When a brother-in-Christ spoke up vehemently against these unbiblical views of Fatherhood and Motherhood, he was criticized as being “unloving” and “judgmental.” By associating any form of discernment or criticism with such pejorative terms, the leaders are covertly stifling the testimonies of these faithful brethren.

Also, the leaders hinted that he should not “despise” his weaker brethren who adhere to such alternative views. It was also declared during a discussion group that all views are correct, and that we should not “judge the views held by other brothers and sisters.” A session member even commented that a mature Christian would be able to “accept” and “love” another brethren, including his erroneous views. He insinuated that a mature Christian would not criticize others, let alone “judge” the other brother-in-Christ.

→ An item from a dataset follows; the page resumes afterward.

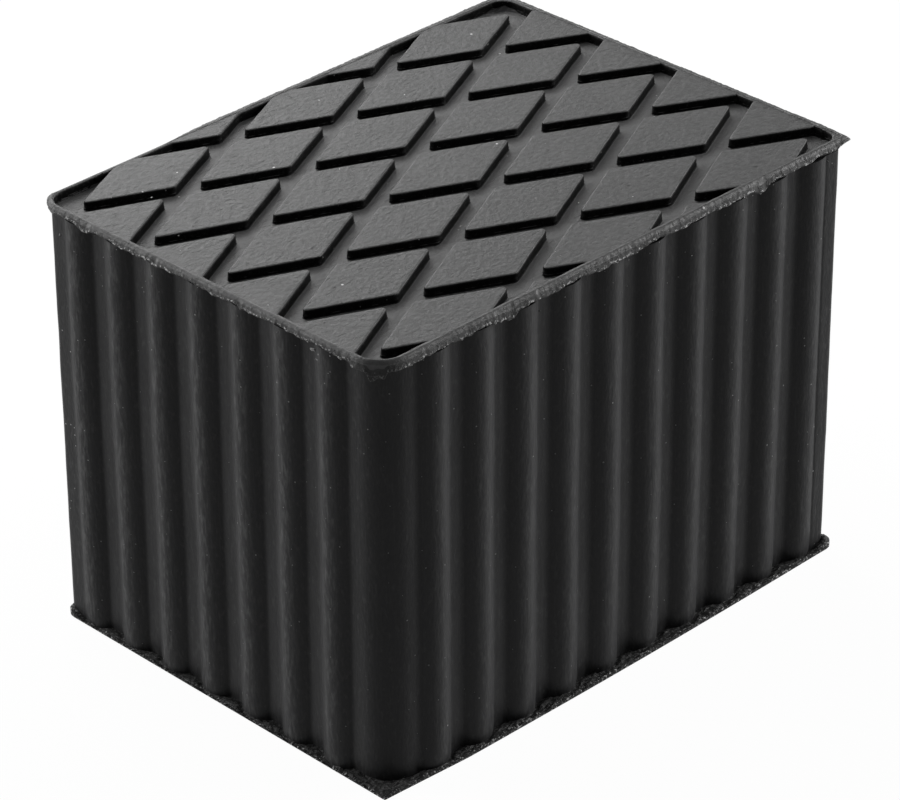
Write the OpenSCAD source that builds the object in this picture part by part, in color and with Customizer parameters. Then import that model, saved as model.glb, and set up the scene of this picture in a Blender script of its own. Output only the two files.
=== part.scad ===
// Car lift rubber pad: a solid moulded rubber block that stands on a lift platform and carries a
// vehicle's jacking point. Its four walls are ribbed from base to rim, and its top is a tread of
// raised diamonds. Millimetres, +Z up, origin at the middle of the underside, +X along the length.

/* [Block] */
// Length of the base, along X
block_l = 160; // [110:1:240]
// Width of the base, along Y
block_w = 120; // [90:1:180]
// Height from the underside to the top face
block_h = 120; // [40:1:200]

/* [Wall ribs] */
// Radius of the arc that each rib's face follows
rib_r = 7; // [5.5:0.1:9]
// How far a rib stands out from the flat between two ribs
rib_h = 2.3; // [1:0.1:3]
// How far the crests of the ribs lie inside the base outline
crest_inset = 0.75; // [0:0.05:2]
// Distance between ribs on the two long walls
long_pitch = 14.55; // [13:0.05:20]
// Distance between ribs on the two short walls
short_pitch = 14.85; // [13:0.05:20]
// From a squared corner to the middle of the first rib
rib_margin = 10.4; // [9:0.1:16]
// Least space that is left beside a rounded corner, to the middle of the last rib
round_margin = 16; // [12:0.5:24]

/* [Corners] */
// Radius of the two rounded corners, where each half of the mould is one piece
round_r = 8.5; // [2:0.5:14]
// Width of the flat post at the two squared corners, where the halves of the mould meet
post_w = 7; // [3:0.1:8]
// How far a post's face lies inside the base outline
post_inset = 1.4; // [0:0.1:2.5]
// Radius of a post's outer edge
post_r = 2; // [0.5:0.1:3]

/* [Tread] */
// Depth of the grooves between the diamonds
groove_d = 2.5; // [1:0.1:3]
// Width of the grooves
groove_w = 4.5; // [3:0.1:9]
// Distance between diamonds that lie end to end, along X
tread_pitch_x = 52.6; // [30:0.1:70]
// Distance between diamonds that lie side by side, along Y
tread_pitch_y = 25.9; // [20:0.1:40]
// Middle of the tread's first diamond, from the middle of the block along X
tread_x = -0.4; // [-20:0.1:20]
// Middle of the tread's first diamond, from the middle of the block along Y
tread_y = -1.6; // [-10:0.1:10]
// Radius of a diamond's two sharp ends
tip_r = 1; // [0.3:0.1:2]
// Radius of a diamond's two blunt corners
side_r = 2; // [0.5:0.1:5]
// How far the ends of the grooves lie inside the base outline
tread_inset = 1.8; // [1:0.1:6]
// Corner radius of the grooved field above the rounded corners
field_round_r = 5; // [1:0.5:12]
// Corner radius of the grooved field above the squared corners
field_square_r = 3; // [1:0.5:6]

/* [Rim and flash] */
// How far the rim's torn lip stands out past the base outline
lip_out = 0.7; // [0:0.1:2]
// How far inside the base outline the lip starts to slope down from the top face
lip_in = 0.95; // [0.2:0.05:1]
// How far the lip slopes down from the top face to its edge
lip_drop = 0.95; // [0.4:0.05:2]
// Thickness of the lip at its edge
lip_t = 0.8; // [0.4:0.1:1.5]
// Rubber left under a groove where it crosses the rim's sloping underside
rim_floor = 2.1; // [1.5:0.1:6]
// Thickness of the trimmed sheet of rubber left round the base
base_t = 1; // [0.4:0.1:3]

/* [Hidden] */
$fn = 96;
// Segments in each rounded corner of a diamond
arc_steps = 6;
// Extra reach of a cutting body past the face that it opens
cut_over = 1;

half_l = block_l / 2;
half_w = block_w / 2;
valley_inset = crest_inset + rib_h;
// Ribs on a long wall, and on a short one
long_ribs = floor((block_l - rib_margin - round_margin) / long_pitch) + 1;
short_ribs = floor((block_w - rib_margin - round_margin) / short_pitch) + 1;

// A diamond's place in the rhombic lattice: half pitches, the slope of its sides, and the distance
// from one groove's middle to the next, square to them
step_x = tread_pitch_x / 2;
step_y = tread_pitch_y / 2;
side_a = atan2(step_y, step_x);
row_gap = 2 * step_x * sin(side_a);
diamond_k = 1 - groove_w / row_gap;
// Lattice steps that reach past the block's edges from its first diamond
reach_x = ceil((half_l + abs(tread_x)) / step_x) + 1;
reach_y = ceil((half_w + abs(tread_y)) / step_y) + 1;

function arc(c, r, from, to) =
    [for (i = [0 : arc_steps]) let (a = from + (to - from) * i / arc_steps) c + r * [cos(a), sin(a)]];

// Outline of one raised diamond: four straight sides between two tight ends and two blunt corners
module diamond() {
    half_x = step_x * diamond_k;
    half_y = step_y * diamond_k;
    n = 90 - side_a;
    tip = half_x - tip_r / sin(side_a);
    side = half_y - side_r / cos(side_a);
    polygon(concat(
        arc([tip, 0], tip_r, -n, n),
        arc([0, side], side_r, n, 180 - n),
        arc([-tip, 0], tip_r, 180 - n, 180 + n),
        arc([0, -side], side_r, 180 + n, 360 - n)
    ));
}

// Takes the square corner at the origin back to a quarter round
module corner_waste(r) {
    difference() {
        translate([-cut_over, -cut_over]) square(r + cut_over);
        translate([r, r]) circle(r);
    }
}

// Rectangle centred on the origin. The corners at -X -Y and +X +Y take round_corner, the others
// take square_corner.
module cornered(l, w, round_corner, square_corner) {
    difference() {
        square([l, w], center = true);
        for (turn = [0, 180]) {
            rotate(turn) translate([-l / 2, -w / 2]) corner_waste(round_corner);
            rotate(turn) translate([l / 2, -w / 2]) rotate(90) corner_waste(square_corner);
        }
    }
}

// Ribs of the wall along -Y of a block w wide, set out from its squared end at +X
module rib_row(l, w, count, pitch) {
    for (i = [0 : count - 1])
        translate([l / 2 - rib_margin - i * pitch, -w / 2 + crest_inset + rib_r]) circle(rib_r);
}

// Plan of the walls: a core at the level of the flats, posts at the two squared corners, and ribs
module wall_plan() {
    cornered(block_l - 2 * valley_inset, block_w - 2 * valley_inset, round_r, post_r);
    for (turn = [0, 180]) rotate(turn) {
        rib_row(block_l, block_w, long_ribs, long_pitch);
        mirror([1, 1]) rib_row(block_w, block_l, short_ribs, short_pitch);
        translate([half_l - post_w, -half_w + post_inset])
            square([post_w - post_inset - post_r, post_w]);
        translate([half_l - post_w, -half_w + post_inset + post_r])
            square([post_w - post_inset, post_w - post_r]);
        translate([half_l - post_inset - post_r, -half_w + post_inset + post_r]) circle(post_r);
    }
}

// Plan of the grooves: the field inside the rim, less its diamonds
module groove_plan() {
    difference() {
        cornered(block_l - 2 * tread_inset, block_w - 2 * tread_inset, field_round_r, field_square_r);
        for (i = [-reach_x : reach_x], j = [-reach_y : reach_y])
            if ((i + j) % 2 == 0)
                translate([tread_x + i * step_x, tread_y + j * step_y]) diamond();
    }
}

// The rim as seen along one side of a block l long: flat past the grooved field, then down to the
// lip's thin edge, and back in below it to the flats between the ribs
module rim_profile(l) {
    edge = l / 2 + lip_out;
    crown = l / 2 - lip_in;
    root = l / 2 - valley_inset;
    polygon([
        [-root, block_h - groove_d - rim_floor],
        [root, block_h - groove_d - rim_floor],
        [edge, block_h - lip_drop - lip_t],
        [edge, block_h - lip_drop],
        [crown, block_h],
        [-crown, block_h],
        [-edge, block_h - lip_drop],
        [-edge, block_h - lip_drop - lip_t]
    ]);
}

// Plate that closes the block's top over its ribs, mitred where the slopes of its four sides meet
module rim() {
    reach_l = block_l + 2 * lip_out + 2 * cut_over;
    reach_w = block_w + 2 * lip_out + 2 * cut_over;
    intersection() {
        translate([0, reach_w / 2, 0]) rotate([90, 0, 0]) linear_extrude(reach_w) rim_profile(block_l);
        translate([-reach_l / 2, 0, 0]) rotate([90, 0, 90]) linear_extrude(reach_l) rim_profile(block_w);
    }
}

module pad() {
    color("#2b2b2c") difference() {
        union() {
            linear_extrude(base_t) square([block_l, block_w], center = true);
            linear_extrude(block_h - lip_drop) wall_plan();
            rim();
        }
        translate([0, 0, block_h - groove_d]) linear_extrude(groove_d + cut_over) groove_plan();
    }
}

pad();
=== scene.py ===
import math
import random

import bmesh
import bpy
from mathutils import Matrix, Vector, noise


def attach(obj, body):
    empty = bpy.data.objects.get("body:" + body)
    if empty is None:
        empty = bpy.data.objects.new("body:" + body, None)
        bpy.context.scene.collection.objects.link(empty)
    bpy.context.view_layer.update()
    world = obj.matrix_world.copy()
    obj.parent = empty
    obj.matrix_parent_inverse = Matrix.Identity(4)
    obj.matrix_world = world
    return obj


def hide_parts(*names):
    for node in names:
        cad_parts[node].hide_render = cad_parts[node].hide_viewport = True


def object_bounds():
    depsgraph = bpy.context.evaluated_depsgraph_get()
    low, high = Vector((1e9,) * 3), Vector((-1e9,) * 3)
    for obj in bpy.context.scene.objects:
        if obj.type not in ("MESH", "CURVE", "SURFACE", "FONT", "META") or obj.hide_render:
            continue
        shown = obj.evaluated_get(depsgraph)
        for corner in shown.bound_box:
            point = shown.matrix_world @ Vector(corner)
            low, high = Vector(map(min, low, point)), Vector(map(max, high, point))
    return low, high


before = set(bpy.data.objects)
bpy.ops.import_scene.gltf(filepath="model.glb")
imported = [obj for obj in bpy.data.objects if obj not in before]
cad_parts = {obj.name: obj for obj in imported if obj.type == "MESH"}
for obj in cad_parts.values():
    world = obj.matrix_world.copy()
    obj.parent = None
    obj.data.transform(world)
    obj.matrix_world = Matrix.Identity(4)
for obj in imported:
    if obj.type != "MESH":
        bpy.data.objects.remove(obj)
cad_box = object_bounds()

# Camera
# It looks down on the near corner of the block from the front left, as the photograph does, with a
# long lens and a slight lean.
CAMERA_PLACE = Vector((-0.6632, -0.6859, 0.6111))
CAMERA_AZIMUTH = math.radians(-44.03)
CAMERA_ELEVATION = math.radians(30.32)
CAMERA_LEAN = math.radians(-1.10)
CAMERA_LENS = 175.5
CAMERA_SENSOR = 36
CAMERA_FAR = 50
bpy.ops.object.camera_add(location=CAMERA_PLACE)
camera = bpy.context.object
camera.name = "camera"
camera.matrix_world = (
    Matrix.Translation(CAMERA_PLACE)
    @ Matrix.Rotation(CAMERA_AZIMUTH, 4, "Z")
    @ Matrix.Rotation(math.pi / 2 - CAMERA_ELEVATION, 4, "X")
    @ Matrix.Rotation(CAMERA_LEAN, 4, "Z")
)
camera.data.sensor_width = CAMERA_SENSOR
camera.data.lens = CAMERA_LENS
camera.data.clip_end = CAMERA_FAR
bpy.context.scene.camera = camera
bpy.context.scene.view_settings.view_transform = "Standard"


# Floor and studio
# A white sweep of matt paper, lit from above and from behind on both sides. The camera and
# reflections see it white, while its bounce on the object is that of pale paper.
def linear(hex_colour):
    """Turns an sRGB hex colour to the linear values that Blender works in."""
    parts = [int(hex_colour[i:i + 2], 16) / 255 for i in (1, 3, 5)]
    return [c / 12.92 if c <= 0.04045 else ((c + 0.055) / 1.055) ** 2.4 for c in parts] + [1]


def add_node(tree, kind, sets=None, links=None):
    """Adds a node, sets its properties or input values, and links outputs of other nodes to it."""
    node = tree.nodes.new(kind)
    for key, value in (sets or {}).items():
        if isinstance(key, str) and hasattr(node, key):
            setattr(node, key, value)
        else:
            node.inputs[key].default_value = value
    for key, source in (links or {}).items():
        tree.links.new(source, node.inputs[key])
    return node


def white_when_seen(tree):
    """Gives 1 for camera, mirror and glass rays, and 0 for the light that lands on the object."""
    path = add_node(tree, "ShaderNodeLightPath")
    mirrored = add_node(tree, "ShaderNodeMath", {"operation": "MAXIMUM"},
                        {0: path.outputs["Is Glossy Ray"], 1: path.outputs["Is Transmission Ray"]})
    return add_node(tree, "ShaderNodeMath", {"operation": "MAXIMUM"},
                    {0: path.outputs["Is Camera Ray"], 1: mirrored.outputs[0]}).outputs[0]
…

My reply is this, “A mature Christian will seek to please God rather than men, and will endeavor to honor God’s word rather than men’s mere opinions and preferences. A mature Christian will care for his brethren’s spiritual welfare, and will correct him if he is wrong. The failure to correct serious doctrinal errors, especially the failure for elders to do so, is tantamount to spiritual murder!”

In view of such a careless attitude to doctrine and truth, it is of little wonder that churches infiltrated by the irenic spirit of New Evangelicalism will inevitably follow the slippery slope down to greater compromise and spiritual privation.

May the Lord help us in this age of error.

Note: As I am trying to invest my after-work hours to research my project and writings, I have only my lunchtime to write for my blog. So do excuse me if there are any errors in my posts.